# What would karate be like?



## Miles (Jan 15, 2006)

I have culled this quote from another thread:

<< It's true that he made karate available to the masses.  But I doubt that we would not know what karate is today without him.

 The spread of karate was inevitable. Even without Funakoshi going to Japan and Shotokan building up around him, there was still Mabuni, Miyagi and others. It might have happened at a later date, but it would have spread - only differently.>>

What would karate be like today if Kenwa Mabuni had the same amount of influence as Gichin Funakoshi?

What would karate be like today if Chojun Miyagi had the same amount of influence as Gichin Funakoshi?

Miles


----------



## JPH (Jan 15, 2006)

Interesting question. It should be noted that prior to WWII, martial arts were being practiced in Hawaii. There were Judo, Ju Jitsu and Karate, and, to a limited extent, Kendo. Following the war the first people to teach Karate in the mainland USA were returning service men who had been exposed to Karate in Okinawa and Japan.

As a former educator in Okinawa, I believe Master Funakoshi's greatest contribution was to present Karate in a standardized educational format. As a result of this particular development in Japan, when Shotokan was first introduced into the USA, it eventually gained wide acceptance because it was taught in an organized manner.

If you view current martial arts organizations in this country, and elsewhere today, I believe that you will find that the most prolific are the ones that have the best organizational and educational content as the foundation of their schools.


----------



## Danjo (Jan 15, 2006)

I agree. It would have had to be organized the same way for it to have spread the same way. How many would have trained if they had to stick to Nihanchi Shodan for three years and do nothing else? How many would have stuck to it if it had only been Nihanchi Shodan and Nidan and the twelve true kumite forms of Motobu? Ford didn't make the best car. He made the assembly line, and thus got his cars out there affordably. The other maufacturers had to copy Ford to succeed. Funakoshi was the Henry Ford of Karate. A good product, well organized in order to be accessible to all.


----------



## Andrew Green (Jan 15, 2006)

I don't think it would be that different to be honest.

A lot of the things that changed weren't really Funakoshi's doing.  The Dai Nippon Butokai dictated a lot of the organizational changes, the sparring came from Kendo/ Judo.

Modern stuff is really not that heavily Gichin Funakoshi influenced, he was more the most influential person durring the changes then anything, He taught Itosu's style, although slightley modified and borrowing from a few other places.  A lot of the stylistic stuff actually was done be people after him.

Modern karate, being the stuff done in tournaments now, would have evolved to more or less the same place regardless of Funakoshi's involvement IMO.


----------



## Miles (Jan 16, 2006)

Andrew Green said:
			
		

> Modern stuff is really not that heavily Gichin Funakoshi influenced, he was more the most influential person durring the changes then anything, He taught Itosu's style, although slightley modified and borrowing from a few other places. A lot of the stylistic stuff actually was done be people after him.

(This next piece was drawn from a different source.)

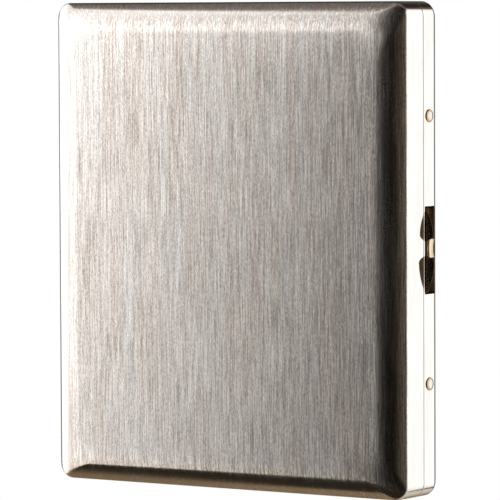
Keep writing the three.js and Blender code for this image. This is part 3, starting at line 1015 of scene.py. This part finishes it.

Andrew, I am not sure I understand your point here.  If Gichin Funakoshi influenced changes to the art, then he influenced the direction of development.  I would draw an analogy to a golf ball-if you hit it off center even slightly, it will not go straight.



			
				Andrew Green said:
			
		

> Modern karate, being the stuff done in tournaments now, would have evolved to more or less the same place regardless of Funakoshi's involvement IMO.

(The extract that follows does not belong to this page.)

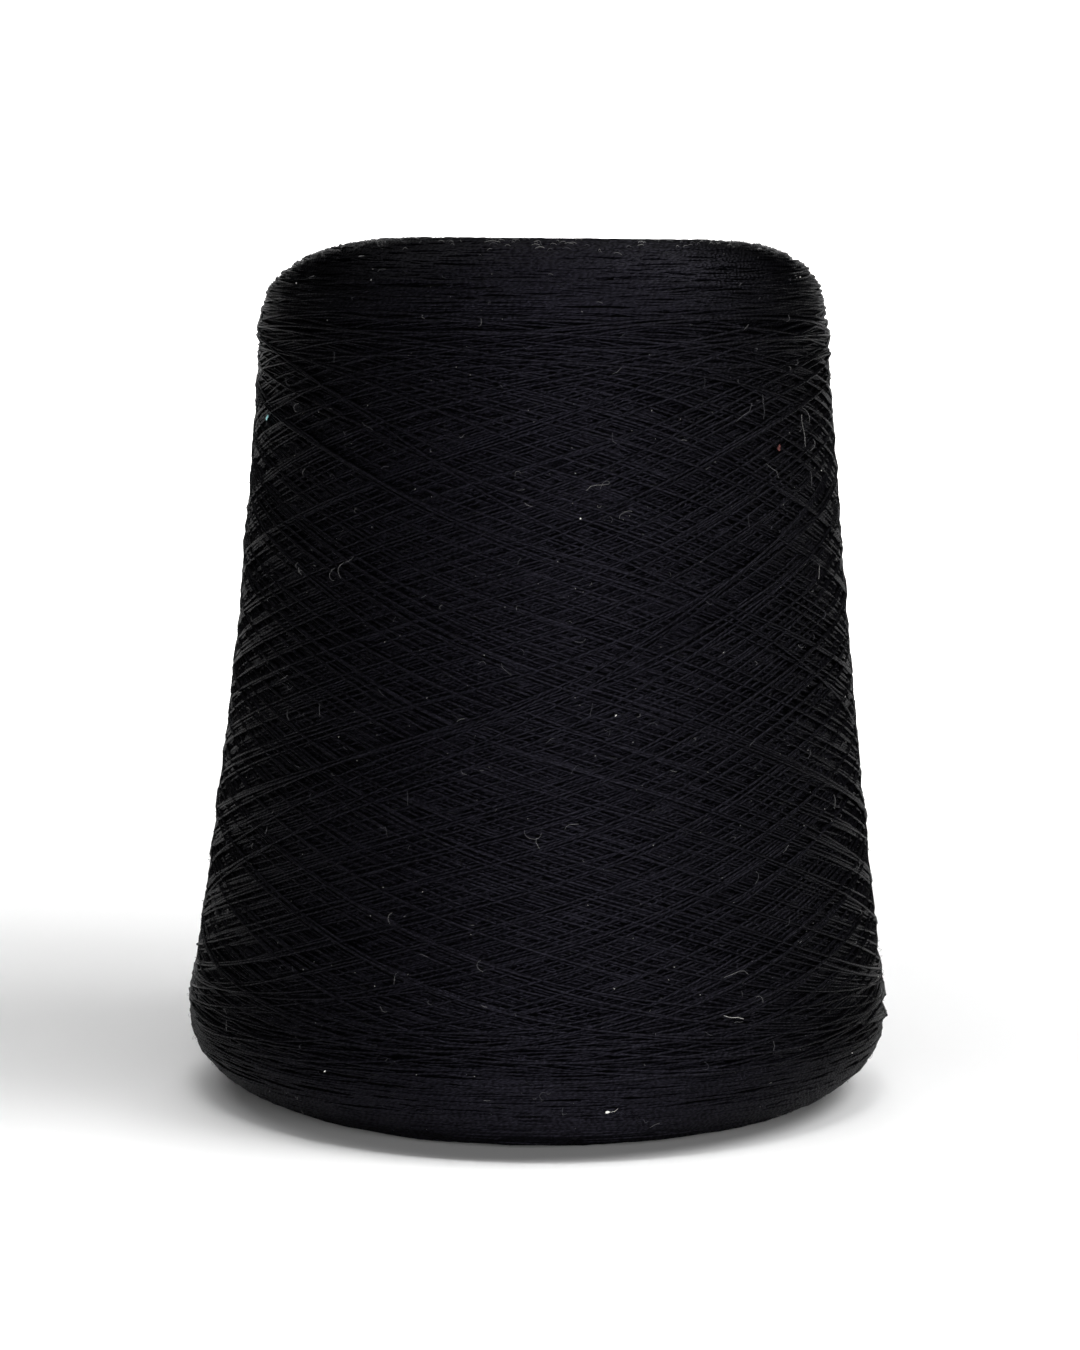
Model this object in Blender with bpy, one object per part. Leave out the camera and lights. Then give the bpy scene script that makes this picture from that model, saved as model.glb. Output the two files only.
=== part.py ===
"""Cone of yarn: one free-standing package of cross-wound yarn.

The yarn is wound in crossing helices, up and down, on a tube of the common
taper of 5 degrees 57 minutes, and the package stands on its wide end.  The
script makes it as one closed solid: a flat foot, a round lower shoulder, a
slightly hollow tapered side with the main crossing twists in low relief, an
uneven upper shoulder, and the tapered hole that the tube leaves.

Metres, +Z up.  -Y faces the photograph's camera and +X is its right.
"""

import math

import bpy

MM = 0.001

# Driving dimensions, in millimetres.
HEIGHT = 170.0                # the tube of a common 5 deg 57 min cone
FOOT_RADIUS = 50.5            # outer edge of the flat that it stands on
WIDEST_RADIUS = 70.6
WIDEST_HEIGHT = 15.8
NECK_RADIUS = 56.2            # where the upper shoulder starts
NECK_HEIGHT = 154.2

# The winding is a little lopsided: the photograph's left side is hollower and
# its upper shoulder rounder than the right one.
SIDE_HOLLOW = {"left": 2.0, "right": 0.9}    # dip below a straight side
TOP_EDGE_RADIUS = {"left": 25.0, "right": 33.0}
TOP_EDGE_ROUNDNESS = {"left": 2.2, "right": 2.5}    # superellipse exponent

# The hole is left by the tube, which tapers by this half angle.
BORE_HALF_ANGLE = math.radians(5.95)
BORE_TOP_RADIUS = 16.8

# Main twists: crossing helices, as many leaning one way as the other.
TWISTS_EACH_WAY = 14
TWIST_RELIEF = 0.55           # from a twist's crest down to the hollow between
TWIST_FADE = 16.0             # height over which the relief dies into a shoulder

# Mesh: a lattice whose diagonals are the twists.
COLUMNS_PER_TWIST = 3
COLUMNS = TWISTS_EACH_WAY * COLUMNS_PER_TWIST
SIDE_ROWS = 92
FOOT_ROWS = 8
TOP_ROWS = 10
BORE_ROWS = 4

BLACK_YARN = {"color": (0.012, 0.012, 0.016, 1.0), "roughness": 0.85, "metallic": 0.0}


def blend(sides, azimuth):
    """Mix a left and a right value round the cone; azimuth 0 is the right."""
    share = 0.5 + 0.5 * math.cos(azimuth)
    return sides["left"] + (sides["right"] - sides["left"]) * share


def side_radius(height, azimuth):
    """Radius of the tapered side, without its twists."""
    t = (height - WIDEST_HEIGHT) / (NECK_HEIGHT - WIDEST_HEIGHT)
    straight = WIDEST_RADIUS + (NECK_RADIUS - WIDEST_RADIUS) * t
    return straight - 4.0 * blend(SIDE_HOLLOW, azimuth) * t * (1.0 - t)


def bore_radius(height):
    return BORE_TOP_RADIUS + (HEIGHT - height) * math.tan(BORE_HALF_ANGLE)


def fade(height):
    """1 on the side, falling to 0 where it meets a shoulder."""
    rise = min((height - WIDEST_HEIGHT) / TWIST_FADE, (NECK_HEIGHT - height) / TWIST_FADE, 1.0)
    return 0.5 - 0.5 * math.cos(math.pi * max(rise, 0.0))


def twist_depth(row, column, height):
    """How far a lattice point lies below the crest of the main twists.

    Each row is half a column further round than the last, so a helix that
    leans right keeps its number `rising` and one that leans left `falling`.
    """
    rising = column - row // 2
    falling = column + (row + 1) // 2
    on_twist = rising % COLUMNS_PER_TWIST == 0 or falling % COLUMNS_PER_TWIST == 0
    return 0.0 if on_twist else TWIST_RELIEF * fade(height)


def ring(row, point):
    """One ring of the lattice; point(column, azimuth) gives radius and height."""
    vertices = []
    for column in range(COLUMNS):
        azimuth = 2.0 * math.pi * (column + 0.5 * (row % 2)) / COLUMNS
        radius, height = point(column, azimuth)
        vertices.append((radius * math.cos(azimuth) * MM, radius * math.sin(azimuth) * MM, height * MM))
    return vertices


def foot_points():
    """The lower shoulder, a quarter ellipse from the foot's edge to the side."""
    for i in range(FOOT_ROWS):
        turn = 0.5 * math.pi * i / FOOT_ROWS
        radius = FOOT_RADIUS + (WIDEST_RADIUS - FOOT_RADIUS) * math.sin(turn)
        height = WIDEST_HEIGHT * (1.0 - math.cos(turn))
        yield lambda column, azimuth, r=radius, z=height: (r, z)


def side_points(first_row):
    for i in range(SIDE_ROWS + 1):
        height = WIDEST_HEIGHT + (NECK_HEIGHT - WIDEST_HEIGHT) * i / SIDE_ROWS
        row = first_row + i
        yield lambda column, azimuth, z=height, j=row: (side_radius(z, azimuth) - twist_depth(j, column, z), z)


def shoulder_point(turn, azimuth):
    """The upper shoulder, a quarter superellipse from the neck to the top's edge."""
    edge = blend(TOP_EDGE_RADIUS, azimuth)
    power = 2.0 / blend(TOP_EDGE_ROUNDNESS, azimuth)
    radius = edge + (NECK_RADIUS - edge) * max(math.cos(turn), 0.0) ** power
    height = NECK_HEIGHT + (HEIGHT - NECK_HEIGHT) * math.sin(turn) ** power
    return radius, height


def top_points():
    for i in range(1, TOP_ROWS + 1):
        turn = 0.5 * math.pi * i / TOP_ROWS
        yield lambda column, azimuth, t=turn: shoulder_point(t, azimuth)


def bore_points():
    """Down the hole, from the top face to the foot."""
    for i in range(BORE_ROWS + 1):
        height = HEIGHT * (1.0 - i / BORE_ROWS)
        yield lambda column, azimuth, z=height: (bore_radius(z), z)


def band(lower, upper, row):
    """Triangles between two rings, the upper one half a column further round."""
    faces = []
    for i in range(COLUMNS):
        j = (i + 1) % COLUMNS
        if row % 2 == 0:
            faces.append((lower + i, lower + j, upper + i))
            faces.append((lower + j, upper + j, upper + i))
        else:
            faces.append((lower + i, upper + j, upper + i))
            faces.append((lower + i, lower + j, upper + j))
    return faces


def make_yarn_cone():
    """The wound yarn, as one closed ring-shaped solid."""
    points = list(foot_points())
    points += list(side_points(first_row=len(points)))
    points += list(top_points())
    points += list(bore_points())
    if len(points) % 2:
        raise ValueError("the lattice only closes on an even number of rings")

    vertices, faces = [], []
    for row, point in enumerate(points):
        vertices += ring(row, point)
        upper = (row + 1) % len(points)
        faces += band(row * COLUMNS, upper * COLUMNS, row)

    mesh = bpy.data.meshes.new("yarn_cone")
    mesh.from_pydata(vertices, [], faces)
    mesh.validate()
    obj = bpy.data.objects.new("yarn_cone", mesh)
    bpy.context.scene.collection.objects.link(obj)
    return obj


def make_material(name, color, roughness, metallic):
    material = bpy.data.materials.new(name)
    material.use_nodes = True
    shader = material.node_tree.nodes["Principled BSDF"]
    shader.inputs["Base Color"].default_value = color
    shader.inputs["Roughness"].default_value = roughness
    shader.inputs["Metallic"].default_value = metallic
    return material


def main():
    for obj in list(bpy.data.objects):
        bpy.data.objects.remove(obj, do_unlink=True)
    cone = make_yarn_cone()
    cone.data.materials.append(make_material("black_yarn", **BLACK_YARN))


if __name__ == "__main__":
    main()
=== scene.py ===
"""Cone of yarn: the looks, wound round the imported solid.

One length of fine black yarn is wound in crossing helices, up and down, in
the same order as a winder lays it: each new turn rests on what is already
there.  The script works out that pile, sweeps the yarn along its path with
Geometry Nodes, and adds the lint that the yarn has picked up.
"""

import math

import bpy
import numpy as np
from bpy.props import FloatProperty, FloatVectorProperty, IntProperty, PointerProperty
from mathutils import Matrix, Vector


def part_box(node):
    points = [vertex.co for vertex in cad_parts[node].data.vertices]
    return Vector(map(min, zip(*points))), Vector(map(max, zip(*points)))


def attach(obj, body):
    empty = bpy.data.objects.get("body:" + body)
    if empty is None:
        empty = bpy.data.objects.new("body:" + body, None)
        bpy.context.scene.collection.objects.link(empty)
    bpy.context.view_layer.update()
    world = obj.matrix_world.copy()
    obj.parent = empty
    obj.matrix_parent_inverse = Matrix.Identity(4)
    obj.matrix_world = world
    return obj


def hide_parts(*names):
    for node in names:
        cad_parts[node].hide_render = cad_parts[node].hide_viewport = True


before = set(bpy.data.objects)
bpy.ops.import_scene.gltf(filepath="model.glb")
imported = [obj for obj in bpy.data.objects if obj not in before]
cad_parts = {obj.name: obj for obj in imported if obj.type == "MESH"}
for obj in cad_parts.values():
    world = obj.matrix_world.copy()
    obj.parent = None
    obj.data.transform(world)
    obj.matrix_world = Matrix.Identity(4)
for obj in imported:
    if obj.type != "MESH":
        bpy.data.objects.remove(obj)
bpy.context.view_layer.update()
TOP_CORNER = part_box("yarn_cone")[1]

bl_info = {
    "name": "Cone of Yarn",
    "version": (1, 0, 0),
    "blender": (4, 5, 0),
    "location": "View3D > Sidebar > Yarn Cone",
    "description": "Winds a cone of black yarn, with its lint, on a pale floor",
    "category": "Add Mesh",
}

MM = 0.001
BODY = "root"
NODE = "yarn_cone"
GOLDEN = 0.5 * (math.sqrt(5.0) - 1.0)
COLOUR_A, COLOUR_B, COLOUR_RESULT = 6, 7, 2     # sockets of a Mix node set to colour


# --------------------------------------------------------------------------
# Sizes and colours that a user would change
# --------------------------------------------------------------------------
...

Yes, I think the tournament movement was in derogation of Funakoshi's wishes.  I think Masatoshi Nakayama and Gogen Yamaguchi were more responsible for tournament karate than Gichin Funakoshi.

Miles


----------



## Danjo (Jan 18, 2006)

Andrew Green said:
			
		

> I don't think it would be that different to be honest.
> 
> A lot of the things that changed weren't really Funakoshi's doing. The Dai Nippon Butokai dictated a lot of the organizational changes, the sparring came from Kendo/ Judo.
> 
> ...


 
yes but what I said is still true, He brought it together and made it transmittable to the masses. Even if one doesn't practice the exact form he did. We all wear Gi's and use belt grades.


----------



## Andrew Green (Jan 18, 2006)

Which came from Kano and where put into Karate by the Dai Nippon Budokai, not a creation of Funakoshi.

He was just the guy in the right place when a lot of this stuff came down from above, through him and into karate.  Had anyone else been in his position, they would have made a lot of the same changes, or have been replaced by someone that was.

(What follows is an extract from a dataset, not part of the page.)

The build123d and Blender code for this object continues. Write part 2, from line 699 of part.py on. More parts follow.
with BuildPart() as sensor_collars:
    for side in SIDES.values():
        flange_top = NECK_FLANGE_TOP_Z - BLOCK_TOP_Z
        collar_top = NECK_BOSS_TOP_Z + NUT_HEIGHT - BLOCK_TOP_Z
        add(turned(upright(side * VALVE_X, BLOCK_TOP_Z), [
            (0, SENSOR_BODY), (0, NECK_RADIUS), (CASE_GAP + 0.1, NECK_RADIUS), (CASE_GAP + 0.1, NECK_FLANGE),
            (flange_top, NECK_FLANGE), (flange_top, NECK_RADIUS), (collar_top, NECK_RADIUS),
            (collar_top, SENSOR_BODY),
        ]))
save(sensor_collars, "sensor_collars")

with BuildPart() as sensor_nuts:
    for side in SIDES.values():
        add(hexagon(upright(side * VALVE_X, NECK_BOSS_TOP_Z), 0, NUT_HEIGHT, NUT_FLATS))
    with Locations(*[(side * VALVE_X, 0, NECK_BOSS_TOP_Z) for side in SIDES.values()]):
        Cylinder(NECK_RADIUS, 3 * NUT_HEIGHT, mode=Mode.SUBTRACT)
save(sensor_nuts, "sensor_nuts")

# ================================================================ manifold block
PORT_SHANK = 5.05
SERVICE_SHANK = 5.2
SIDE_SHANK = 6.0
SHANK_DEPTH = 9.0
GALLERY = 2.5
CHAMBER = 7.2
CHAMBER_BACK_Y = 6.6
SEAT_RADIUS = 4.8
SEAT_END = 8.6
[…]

Karate in Japan was not Okinawan controlled, to reach that level it needed the Dai Nippon Budokai's support, and a lot of the changes where things they said had to be made for karate to be accepted as a Japanese Budo.


----------



## Danjo (Jan 18, 2006)

Andrew Green said:
			
		

> Which came from Kano and where put into Karate by the Dai Nippon Budokai, not a creation of Funakoshi.
> 
> He was just the guy in the right place when a lot of this stuff came down from above, through him and into karate. Had anyone else been in his position, they would have made a lot of the same changes, or have been replaced by someone that was.
> 
> Karate in Japan was not Okinawan controlled, to reach that level it needed the Dai Nippon Budokai's support, and a lot of the changes where things they said had to be made for karate to be accepted as a Japanese Budo.


 
Well, that's speculation. It's easy to discredit someone by saying, "well they were just in the right place at the right time." THe fact is that Funakoshi was the man. Whether it would have been someone else if he hadn't been there is neither provable nor relevant and does nothing except attempt to take away from his contribution.


----------



## Andrew Green (Jan 18, 2006)

Not trying to discredit him at all, he developed one of the most practiced systems.  But a lot of the changes where not his, they where the result of the Dai Nippon Budokai saying "This is the way you are going to do this now..."

Funakoshi, was the most influential person in karate on the mainland, so it came down through him.


----------



## Miles (Jan 18, 2006)

Andrew Green said:
			
		

> Which came from Kano and where put into Karate by the Dai Nippon Budokai, not a creation of Funakoshi.
> 
> ........
> Karate in Japan was not Okinawan controlled, to reach that level it needed the Dai Nippon Budokai's support, and a lot of the changes where things they said had to be made for karate to be accepted as a Japanese Budo.



Was the adaptation of the gi and obi by Karate from Judo the result of becoming a member of the DNB or, was it a requirement to get into that organization?

The Dai Nippon Butokukai was not a creation of Funakoshi, but I recall in Harry Cook's "Shotokan-A Precise History" that many of Funakoshi's Okinawan contemporaries were upset that he received rank from his student who was a member of the DNB (Yasuhiro Konishi).

Thanks for the responses thus far!

Miles


----------



## TimoS (Jan 19, 2006)

Miles said:
			
		

> was it a requirement to get into that organization?



If I remember correctly, it was a requirement to get into the organization


----------